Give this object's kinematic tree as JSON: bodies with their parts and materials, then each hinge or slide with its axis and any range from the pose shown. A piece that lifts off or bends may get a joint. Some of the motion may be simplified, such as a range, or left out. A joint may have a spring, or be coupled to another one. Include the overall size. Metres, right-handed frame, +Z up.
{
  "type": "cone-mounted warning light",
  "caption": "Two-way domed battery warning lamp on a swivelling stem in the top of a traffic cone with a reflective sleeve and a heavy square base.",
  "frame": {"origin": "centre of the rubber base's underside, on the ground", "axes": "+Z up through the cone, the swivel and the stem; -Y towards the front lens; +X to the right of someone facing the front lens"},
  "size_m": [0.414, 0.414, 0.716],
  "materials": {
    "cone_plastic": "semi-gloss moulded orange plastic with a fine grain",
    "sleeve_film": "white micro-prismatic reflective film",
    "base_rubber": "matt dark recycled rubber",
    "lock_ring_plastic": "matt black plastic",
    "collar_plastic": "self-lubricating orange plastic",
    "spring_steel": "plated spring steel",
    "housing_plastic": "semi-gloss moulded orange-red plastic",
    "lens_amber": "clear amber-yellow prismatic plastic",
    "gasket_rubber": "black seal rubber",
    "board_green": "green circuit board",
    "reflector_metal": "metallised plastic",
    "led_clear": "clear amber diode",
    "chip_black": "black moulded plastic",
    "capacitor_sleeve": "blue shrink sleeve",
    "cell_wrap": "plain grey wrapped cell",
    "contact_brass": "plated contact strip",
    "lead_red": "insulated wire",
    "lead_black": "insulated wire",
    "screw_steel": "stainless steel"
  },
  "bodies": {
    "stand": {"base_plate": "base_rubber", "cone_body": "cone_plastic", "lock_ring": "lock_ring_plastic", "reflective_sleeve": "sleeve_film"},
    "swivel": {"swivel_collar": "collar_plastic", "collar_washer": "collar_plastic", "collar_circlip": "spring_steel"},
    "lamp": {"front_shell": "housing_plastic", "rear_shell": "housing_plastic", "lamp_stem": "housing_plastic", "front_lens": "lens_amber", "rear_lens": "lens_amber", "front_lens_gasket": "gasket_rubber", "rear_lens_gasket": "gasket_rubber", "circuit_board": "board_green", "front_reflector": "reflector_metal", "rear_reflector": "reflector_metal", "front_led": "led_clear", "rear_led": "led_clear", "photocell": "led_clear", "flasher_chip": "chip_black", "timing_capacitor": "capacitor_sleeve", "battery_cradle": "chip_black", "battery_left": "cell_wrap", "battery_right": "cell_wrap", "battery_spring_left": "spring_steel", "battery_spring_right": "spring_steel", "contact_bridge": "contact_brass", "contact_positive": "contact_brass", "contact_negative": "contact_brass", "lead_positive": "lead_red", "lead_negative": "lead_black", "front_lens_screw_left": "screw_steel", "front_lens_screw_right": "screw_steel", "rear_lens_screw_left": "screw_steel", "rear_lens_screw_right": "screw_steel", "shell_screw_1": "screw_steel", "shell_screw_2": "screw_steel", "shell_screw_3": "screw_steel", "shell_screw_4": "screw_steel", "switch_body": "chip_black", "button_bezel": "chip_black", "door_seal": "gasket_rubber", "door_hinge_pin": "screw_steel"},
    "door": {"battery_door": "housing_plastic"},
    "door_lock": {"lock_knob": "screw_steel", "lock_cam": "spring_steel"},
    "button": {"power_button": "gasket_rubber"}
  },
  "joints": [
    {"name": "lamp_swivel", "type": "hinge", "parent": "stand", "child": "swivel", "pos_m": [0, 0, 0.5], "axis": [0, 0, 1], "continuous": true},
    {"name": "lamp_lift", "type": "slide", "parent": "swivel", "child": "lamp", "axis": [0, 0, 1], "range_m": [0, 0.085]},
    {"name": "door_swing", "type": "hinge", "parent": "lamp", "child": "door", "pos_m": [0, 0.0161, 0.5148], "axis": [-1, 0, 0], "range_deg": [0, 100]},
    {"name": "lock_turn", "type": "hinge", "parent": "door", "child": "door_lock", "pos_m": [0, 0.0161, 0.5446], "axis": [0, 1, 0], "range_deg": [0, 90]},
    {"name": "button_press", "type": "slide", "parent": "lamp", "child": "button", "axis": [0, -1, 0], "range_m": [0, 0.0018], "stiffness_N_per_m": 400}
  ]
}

- - - - - - -

### WORK TO DO
Your task is to reproduce the whole listing exactly.

### FINAL RESULT
Give this object's kinematic tree as JSON: bodies with their parts and materials, then each hinge or slide with its axis and any range from the pose shown. A piece that lifts off or bends may get a joint. Some of the motion may be simplified, such as a range, or left out. A joint may have a spring, or be coupled to another one. Include the overall size. Metres, right-handed frame, +Z up.
{
  "type": "cone-mounted warning light",
  "caption": "Two-way domed battery warning lamp on a swivelling stem in the top of a traffic cone with a reflective sleeve and a heavy square base.",
  "frame": {"origin": "centre of the rubber base's underside, on the ground", "axes": "+Z up through the cone, the swivel and the stem; -Y towards the front lens; +X to the right of someone facing the front lens"},
  "size_m": [0.414, 0.414, 0.716],
  "materials": {
    "cone_plastic": "semi-gloss moulded orange plastic with a fine grain",
    "sleeve_film": "white micro-prismatic reflective film",
    "base_rubber": "matt dark recycled rubber",
    "lock_ring_plastic": "matt black plastic",
    "collar_plastic": "self-lubricating orange plastic",
    "spring_steel": "plated spring steel",
    "housing_plastic": "semi-gloss moulded orange-red plastic",
    "lens_amber": "clear amber-yellow prismatic plastic",
    "gasket_rubber": "black seal rubber",
    "board_green": "green circuit board",
    "reflector_metal": "metallised plastic",
    "led_clear": "clear amber diode",
    "chip_black": "black moulded plastic",
    "capacitor_sleeve": "blue shrink sleeve",
    "cell_wrap": "plain grey wrapped cell",
    "contact_brass": "plated contact strip",
    "lead_red": "insulated wire",
    "lead_black": "insulated wire",
    "screw_steel": "stainless steel"
  },
  "bodies": {
    "stand": {"base_plate": "base_rubber", "cone_body": "cone_plastic", "lock_ring": "lock_ring_plastic", "reflective_sleeve": "sleeve_film"},
    "swivel": {"swivel_collar": "collar_plastic", "collar_washer": "collar_plastic", "collar_circlip": "spring_steel"},
    "lamp": {"front_shell": "housing_plastic", "rear_shell": "housing_plastic", "lamp_stem": "housing_plastic", "front_lens": "lens_amber", "rear_lens": "lens_amber", "front_lens_gasket": "gasket_rubber", "rear_lens_gasket": "gasket_rubber", "circuit_board": "board_green", "front_reflector": "reflector_metal", "rear_reflector": "reflector_metal", "front_led": "led_clear", "rear_led": "led_clear", "photocell": "led_clear", "flasher_chip": "chip_black", "timing_capacitor": "capacitor_sleeve", "battery_cradle": "chip_black", "battery_left": "cell_wrap", "battery_right": "cell_wrap", "battery_spring_left": "spring_steel", "battery_spring_right": "spring_steel", "contact_bridge": "contact_brass", "contact_positive": "contact_brass", "contact_negative": "contact_brass", "lead_positive": "lead_red", "lead_negative": "lead_black", "front_lens_screw_left": "screw_steel", "front_lens_screw_right": "screw_steel", "rear_lens_screw_left": "screw_steel", "rear_lens_screw_right": "screw_steel", "shell_screw_1": "screw_steel", "shell_screw_2": "screw_steel", "shell_screw_3": "screw_steel", "shell_screw_4": "screw_steel", "switch_body": "chip_black", "button_bezel": "chip_black", "door_seal": "gasket_rubber", "door_hinge_pin": "screw_steel"},
    "door": {"battery_door": "housing_plastic"},
    "door_lock": {"lock_knob": "screw_steel", "lock_cam": "spring_steel"},
    "button": {"power_button": "gasket_rubber"}
  },
  "joints": [
    {"name": "lamp_swivel", "type": "hinge", "parent": "stand", "child": "swivel", "pos_m": [0, 0, 0.5], "axis": [0, 0, 1], "continuous": true},
    {"name": "lamp_lift", "type": "slide", "parent": "swivel", "child": "lamp", "axis": [0, 0, 1], "range_m": [0, 0.085]},
    {"name": "door_swing", "type": "hinge", "parent": "lamp", "child": "door", "pos_m": [0, 0.0161, 0.5148], "axis": [-1, 0, 0], "range_deg": [0, 100]},
    {"name": "lock_turn", "type": "hinge", "parent": "door", "child": "door_lock", "pos_m": [0, 0.0161, 0.5446], "axis": [0, 1, 0], "range_deg": [0, 90]},
    {"name": "button_press", "type": "slide", "parent": "lamp", "child": "button", "axis": [0, -1, 0], "range_m": [0, 0.0018], "stiffness_N_per_m": 400}
  ]
}